Yoshi-P knows Final Fantasy 14 has a problem balancing casual and hardcore content, but he hopes the new Deep Dungeon will show the MMO's new philosophy on difficulty

A man and a fairy stand next to each other in Final Fantasy 14 patch 7.3.

Final Fantasy 14 director and producer Naoki "Yoshi-P" Yoshida believes that the MMO has a problem in how it balances providing content for ultra-casual players, ultra-hardcore raid fiends, and all those fans in between, and given the response to recent content, it's safe to say much of the community feels the same way. Yoshi-P says a design philosophy change is in order, and we'll start to see some of that new approach take shape in 7.35's new Deep Dungeon.

As Yoshi-P notes in the latest Letter from the Producer live stream, Final Fantasy 14 tends to get casual content in odd-numbered patches, and hardcore content in even-numbered updates. Yoshida says that, in the wake of player feedback, he's been doing "a lot of thinking" about what kind of player will enjoy these types of content.

"We have so much content in FF right now," Yoshi-P says, via the fan translations at the excellent unofficial FF14 Discord. "But for someone who doesn't do savage, an even patch might bring 0 content. When we're adding 10 sorts of new content, hardcore players might enjoy 3 of them, casual players might enjoy 3, allrounders maybe 4-6. It's rare to have someone who enjoys all 10."

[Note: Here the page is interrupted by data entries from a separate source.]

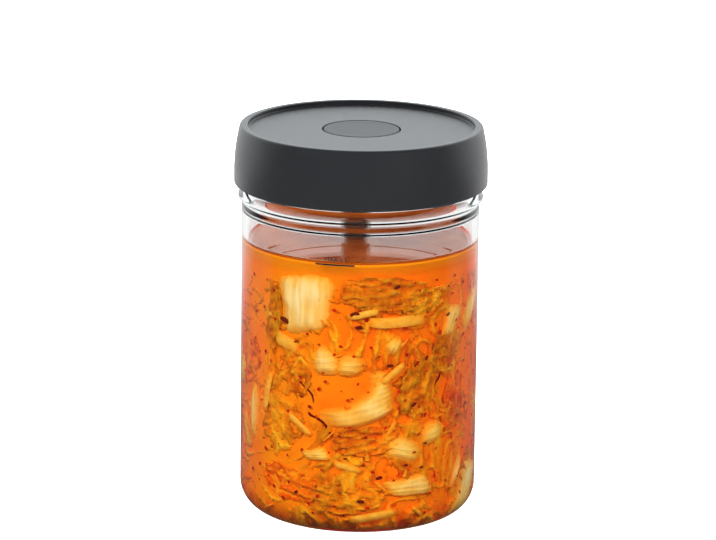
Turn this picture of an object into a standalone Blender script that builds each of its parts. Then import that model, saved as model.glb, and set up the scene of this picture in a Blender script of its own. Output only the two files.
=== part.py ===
"""A one-litre fermentation jar of clear glass, packed with kimchi cabbage.

The jar stands on z = 0 and its axis is the Z axis. The side with the fill line faces -Y.
A dark lid covers the threaded neck, a round vent sits flush in the lid, and the steel stem
of the presser hangs from the lid into the brine.
"""
import math
import random

import bmesh
import bpy
from mathutils import Vector

MM = 0.001

# Driving dimensions, in millimetres
JAR_RADIUS = 54.0
WALL = 3.0
BASE_THICKNESS = 3.2
BASE_CORNER = 12.5
BODY_TOP = 145.3
BEAD_RADIUS = 55.6
BEAD_ROUND = 1.0
BEAD_HEIGHT = 146.65
BEAD_CROWN = (52.6, 150.3)
NECK_RADIUS = 52.0
NECK_INNER_RADIUS = 48.0
NECK_INNER_FROM = 155.0
# Radius and height of the inner wall's shallow waves, from the neck down to the straight wall
INNER_WAVES = [(49.2, 148.0), (50.7, 143.8), (50.1, 140.9), (51.0, 139.5)]
MOUTH_HEIGHT = 173.2
GAP = 0.3

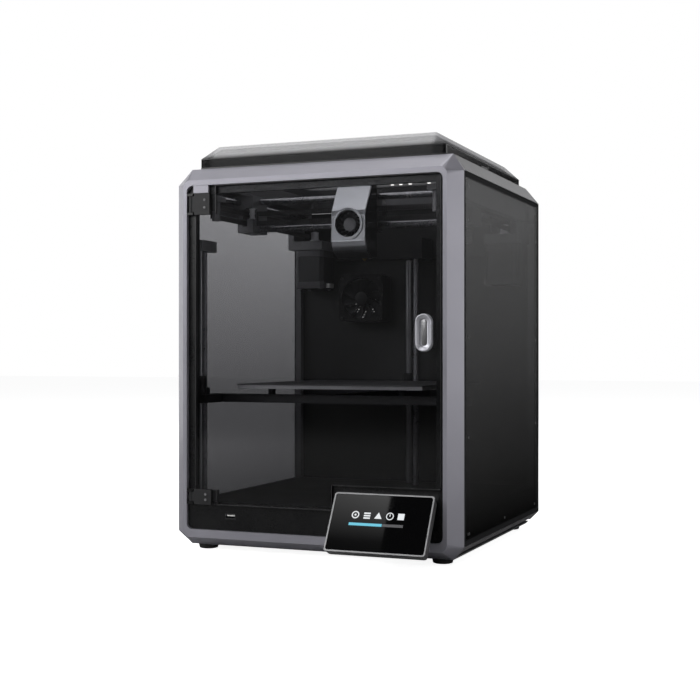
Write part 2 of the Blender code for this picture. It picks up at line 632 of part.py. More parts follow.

For Yoshida, "a design philosophy change I want to get into is to show how there are different ways to enjoy the same content, in a casual way or in a more hardcore way." While he acknowledges that "both sides need their own extremes," he hopes that the new Deep Dungeon can offer something for everyone.

That Deep Dungeon, called Pilgrim's Traverse, is once again a roguelike-style mode where you try to climb all the way up a 100-floor dungeon to fight a big boss at the end. Pilgrim's Traverse offers more checkpoints than previous Deep Dungeons – this time you'll be able to restart from floors 31, 51, and 71 – and the devs aim to more cleanly spread the difficulty throughout the floors, too.

But the most notable changes are to how you engage with the final boss. Once you reach floor 99, you'll unlock the option to fight the boss in a standalone duty, which Yoshi-P likens to a "practice" battle that'll still drop "some" rewards. Beating this version of the boss won't count as a full clear of Pilgrim's Traverse, but it will give you a chance to build up your skills against the boss.

The boss also comes in a Quantum version, which you spend offerings to battle. Offerings come in five types, and each boosts the boss's stats in various ways. That means you can essentially choose the boss's difficulty, and the exact ways that difficulty expands, by which offerings you put down.

Importantly, those offerings are only consumed once you defeat the boss, so there's no penalty for a bad run.

Exactly how well this all works in practice remains to be seen, as patch 7.3 doesn't land until August 5, and it'll be a bit longer before the 7.35 follow-up lets us fight through Pilgrim's Traverse.